Note from Cheri-Sama: These sentences/phrases are commonly heard in subtitled anime series. To those who know or want to clarify something, please tell me. I'll share here how I was taught by my sensei.

Ohayou (gozaimasu) : Good Morning
Usage: Greetings for morning (obviously). If you add gozaimasu it becomes a polite greeting.

Konnichiwa : Hello / Good Afternoon
Usage: Hello or good afternoon. I remembered sensei told us that they use this greeting for afternoon starting at 10am, but 10am isn't really afternoon I don't know why though. ^_^x!

Konbanwa : Good evening

Oyasumi / Oyasuminasai : Good night
Usage: when a person is about to sleep/rest for the night. Oyasuminasai is the polite form of Oyasumi.

Sayounara : Goodbye

Doumo (or Domo)/ Arigatou/ (doumo) arigatou (gozaimasu) : Thanks / Thank you / Thank you very much
Usage: Doumo is plain form, the same with arigatou. The polite form is doumo arigatou gozaimasu.

Douitashimashite : You're welcome

Sumimasen : I'm sorry / Excuse me / Thank you (some do use this as thank you)

Shitsureishimasu : Excuse me

Ojamashimasu : sorry for intruding
Usage: I commonly hear this when you go to a friend's/someone's house unplanned (meaning the person you're about to visit doesn't know you're coming). So upon entering the house, you greet the people there saying 'ojamashimasu'. This is a polite form.

Gomennasai : I'm sorry

(O)genki desu ka? / genki ka? : How are you?
Usage: Adding 'O' before genki becomes polite.
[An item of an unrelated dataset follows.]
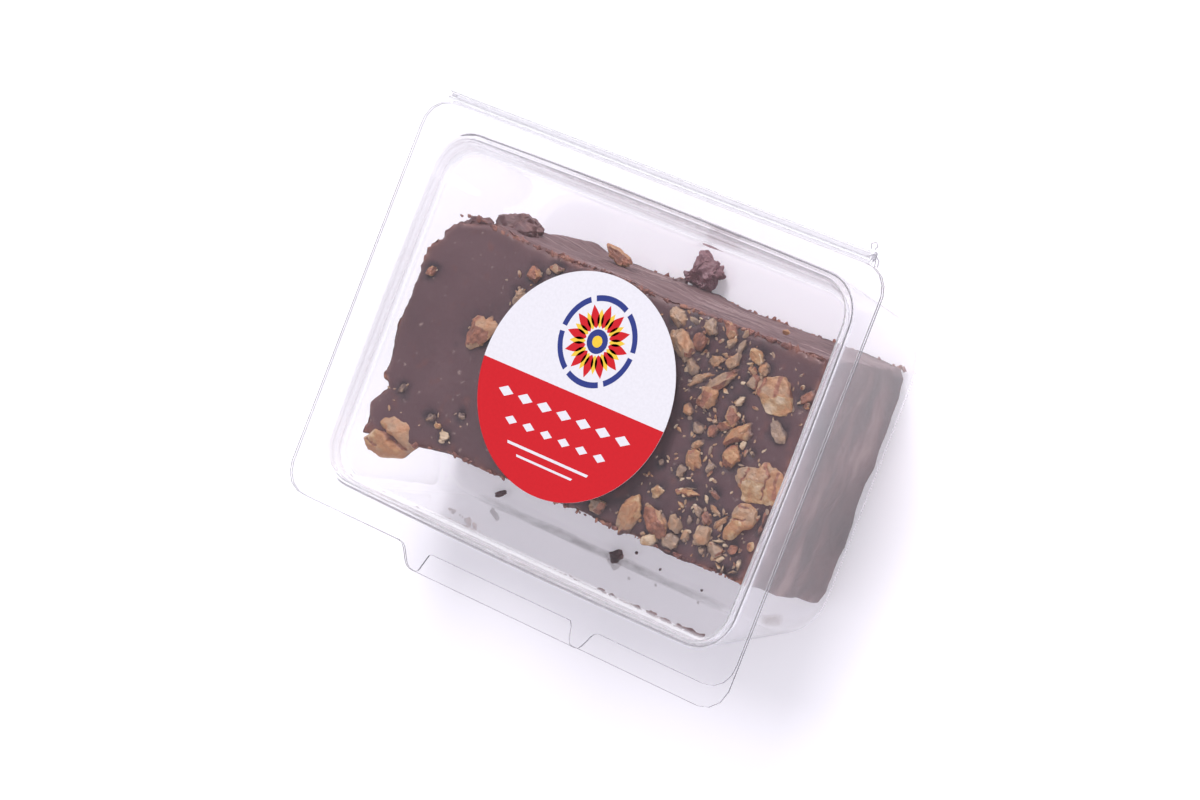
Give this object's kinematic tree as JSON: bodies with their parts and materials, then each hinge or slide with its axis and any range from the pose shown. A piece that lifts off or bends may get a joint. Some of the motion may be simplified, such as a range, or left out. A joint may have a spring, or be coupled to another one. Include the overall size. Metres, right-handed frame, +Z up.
{
  "type": "pecan fudge in a clear hinged pack",
  "caption": "Slab of chocolate fudge with pecan pieces in a clear moulded pack with a hinged lid and a round label.",
  "frame": {"origin": "middle of the whole pack's outline, at the level of the tub's floor", "axes": "+X along the hinge, +Y from the tabs at the front to the hinge, +Z up out of the tub"},
  "size_m": [0.1266, 0.1014, 0.0426],
  "materials": {
    "clear_film": "clear thermoformed sheet, glossy",
    "label_print": "satin printed paper, red and white",
    "fudge": "smooth cut chocolate fudge, slightly dull",
    "pecan": "matt broken nut"
  },
  "bodies": {
    "tub": {"tub": "clear_film", "hinge_roll": "clear_film", "fudge": "fudge", "fudge_chip": "fudge", "pecan_half": "pecan", "pecan_piece_1": "pecan", "pecan_piece_2": "pecan", "pecan_piece_3": "pecan"},
    "lid": {"lid": "clear_film", "label": "label_print"}
  },
  "joints": [
    {"name": "lid_hinge", "type": "hinge", "parent": "tub", "child": "lid", "pos_m": [0, 0.04935, 0.04125], "axis": [-1, 0, 0], "range_deg": [0, 180]}
  ]
}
Dou shimashita ka? : What's the matter?

Odaijini / Ki o tsukete : Take care of yourself.
Usage: (needs clarification again) I think Odaijini is the polite form but kiotsukete is commonly used.

Okaeri / Okaerinasai : welcome back
usage: Used to welcome back (commonly at home). Polite form is okaerinasai.

Tadaima : I'm back
usage: Used by the person who just came back (from work, school, etc.)

firefly addendum:
Ittekimasu: I'm going
Usage: Said when a person is leaving to go somewhere, but with the intention that they will return.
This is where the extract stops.